Nancy Fraser, Henry A. and Louise Loeb Professor of Politics and Philosophy, New School for Social Research, will lecture during the week of Jan. 23-28, 2011. Fraser is a political philosopher and feminist theorist whose writing addresses issues surrounding globalization, cosmopolitanism, identity politics, neoliberalism and the welfare state. Her work bridges the world of abstract theory and the world of policy/legal issues. Fraser's scholarship has brought feminist analysis and critical theory to bear on some of the most challenging practical issues facing developed democracies. She addresses a host of questions of broad public interest, such as: How should we conceive of the relationship between identity (e.g., racial and gender equality) and the broader struggle for expanded political and social equality? What place should democratic participation have in our globalizing world and in emerging "post-national" institutions? For more information on Fraser, see https://www.newschool.edu/nssr/faculty.aspx?id=10288.

All lectures are open to the public and will be held on Tuesdays and Thursdays, 7:30-8:30 p.m. Locations will be announced prior to the events.

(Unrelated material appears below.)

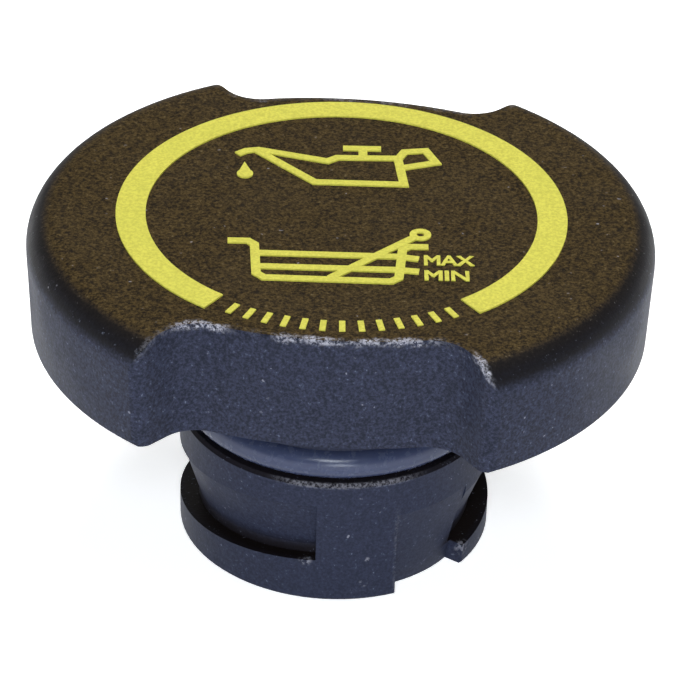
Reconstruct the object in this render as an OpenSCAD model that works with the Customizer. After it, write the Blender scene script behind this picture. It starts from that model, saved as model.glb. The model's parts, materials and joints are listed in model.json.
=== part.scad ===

The William T. Patten Foundation

The William T. Patten Foundation, endowed by a student of the Indiana University class of 1893, provides generous funds to bring to the Bloomington campus for a week people of extraordinary national and international distinction in the sciences, the humanities, and the arts. Past lecturers have included Oscar Arias, Jorge Luis Borges, Noam Chomsky, Natalie Zemon Davis, Umberto Eco, Julian S. Huxley, Evelyn Fox Keller, Toni Morrison, Martha Nussbaum, Amos Oz, Helmuth Rilling, Edward Said, Amartya Sen, Wole Soyinka, Rene Thom, Thomas Schelling, Strobe Talbott and Lester Thurow.